Rule No. 3 was: “Don’t be too articulate.”

“Being overly literate in a review, using the right words and the correct grammar, and demonstrating a knowledge of the material impresses no one,” he wrote. “You’re a show-off.”

Former Bee columnist Pete Dexter, a colleague from Philadelphia, devoted a column introducing Baltake to Bee readers.

“He is, first of all, dead honest,” Dexter wrote. “He is also as knowledgeable about movies as anybody who does this for a living anywhere.

“He is consistent – so even if you disagree with his tastes, you still know what to go see – but that should not be taken to mean he’s sitting in an office somewhere dictating what’s good and what isn’t. What he does is talk about films, bringing up things you may not have thought of yourself, and along the way you find out what he likes.”

Baltake did more than review films. He wrote about the actors and directors who made them, why some movies worked and some did not, and wrote two books on his favorite actor, Jack Lemmon. Baltake’s favorite movie was “The Apartment.”

Former Bee photo editor Mark Morris recalled Baltake’s devotion to Lemmon.

“Most folks entered The Bee photo studio reluctantly and many times their body language reflected it,” Morris wrote Saturday in a Facebook tribute. “Not Joe. He arrived with a copy of a ‘headshot’ of Jack Lemmon and a desire to replicate the pose.

“At the time I didn’t know that he had written a book about Jack Lemmon. I watched as Joe realized the studio lighting was set opposite of Lemmon’s and he carefully reversed the pose. Funny, I forgot that story until I saw Joe’s obit photo and then the memory came rushing back. Remembering Joe this morning. He was a ‘four star’ kind of guy.”
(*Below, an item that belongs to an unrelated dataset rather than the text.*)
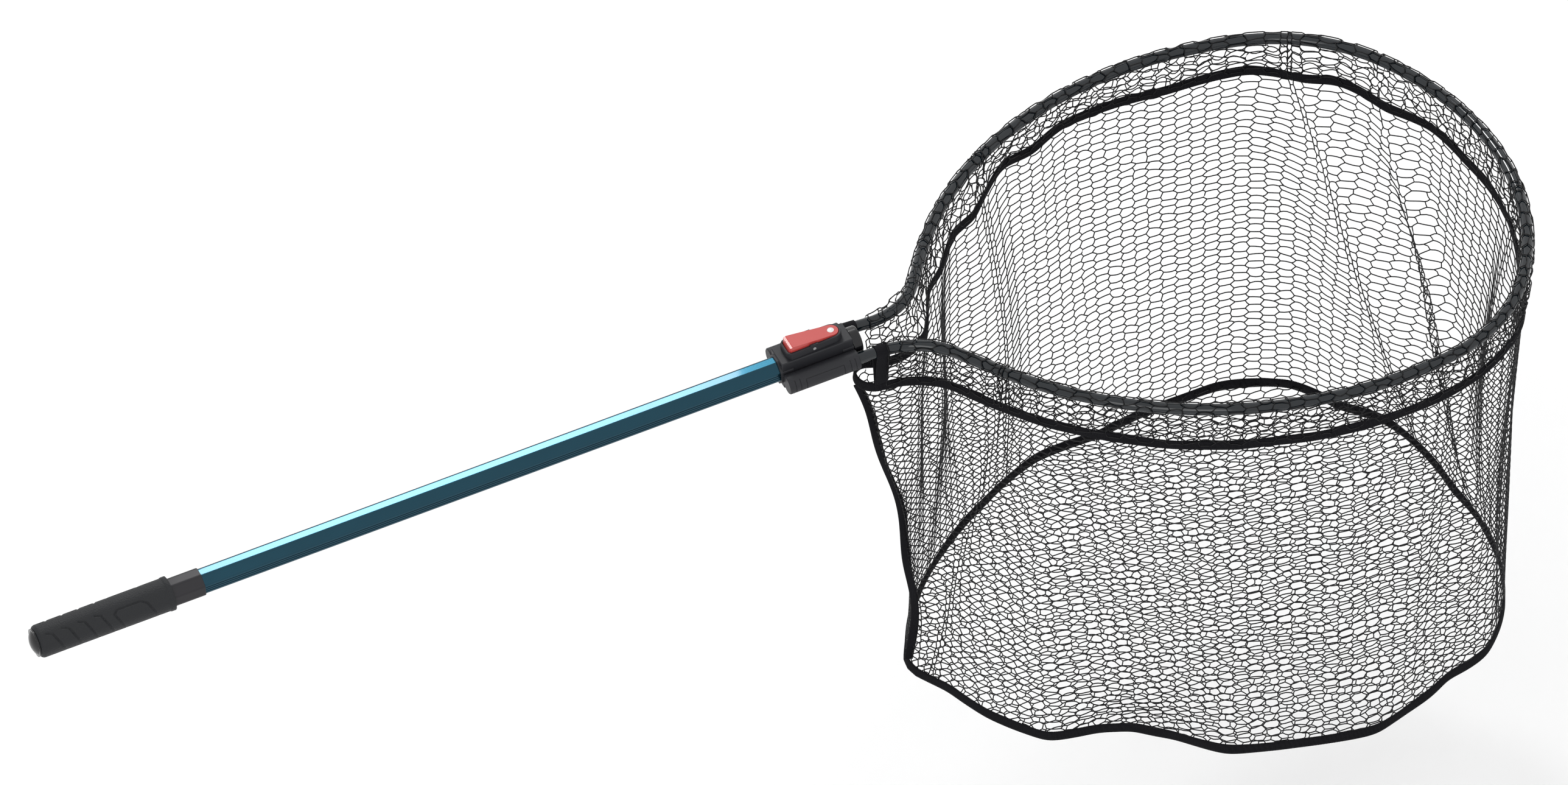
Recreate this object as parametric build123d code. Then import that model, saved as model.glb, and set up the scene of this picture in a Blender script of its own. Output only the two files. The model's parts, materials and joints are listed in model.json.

Former Bee movie critic Joe Baltake was such an avid fan of Jack Lemmon that he arranged for his column photo to replicate a head shot of the actor. Baltake, who reviewed more than 10,000 films and wrote two books about Lemmon, died March 26, 2020.
Former Bee movie critic Joe Baltake was such an avid fan of Jack Lemmon that he arranged for his column photo to replicate a head shot of the actor. Baltake, who reviewed more than 10,000 films and wrote two books about Lemmon, died March 26, 2020.

Roger Ebert, Passionate Moviegoer, and animals

Baltake retired from The Bee on New Year’s Eve 2004, reviewing Jonathan Caouette’s “incredibly modest but undeniably impressive ‘Tarnation’’’ as his last piece in Sacramento.

But he continued to write about films after returning to the East Coast, and maintaining a blog he called “The Passionate Moviegoer.”

He had used the same name for his column in Philadelphia, Susan Baltake wrote in an email to The Bee.

“One day in the 1970s he was in New York for a screening/junket along with Roger Ebert and a bunch of other critics,” she recalled. “Roger told Joe he thought that was a great name for a column and asked if it was trademarked.

“Coming home, instead of getting off the train in Philadelphia he stayed on and went to Washington, checked into a hotel, hired an attorney, and spent several days there. When he arrived at The Bee in 1987 he wanted to use it but was told it was ‘too long.’ He always renewed his trademark and then started the blog when he retired.”

Baltake had a soft spot for animals; he and his wife were legacy donors to the San Francisco Society to Prevent Cruelty to Animals’ Sido Fund, which provides for animals that outlive their owners.

“Joe won multiple awards for his columns but as a longtime animal activist was most proud of being honored by the Performing Animal Welfare Society in 1995 for a column on the film industry’s mistreatment of animals, both simulated and real,” Susan Baltake wrote.

No services are planned, but contributions may be made to Samaritan Hospice, 5 Eves Dr., Marlton, N.J. 08053, or to any no-kill animal shelter.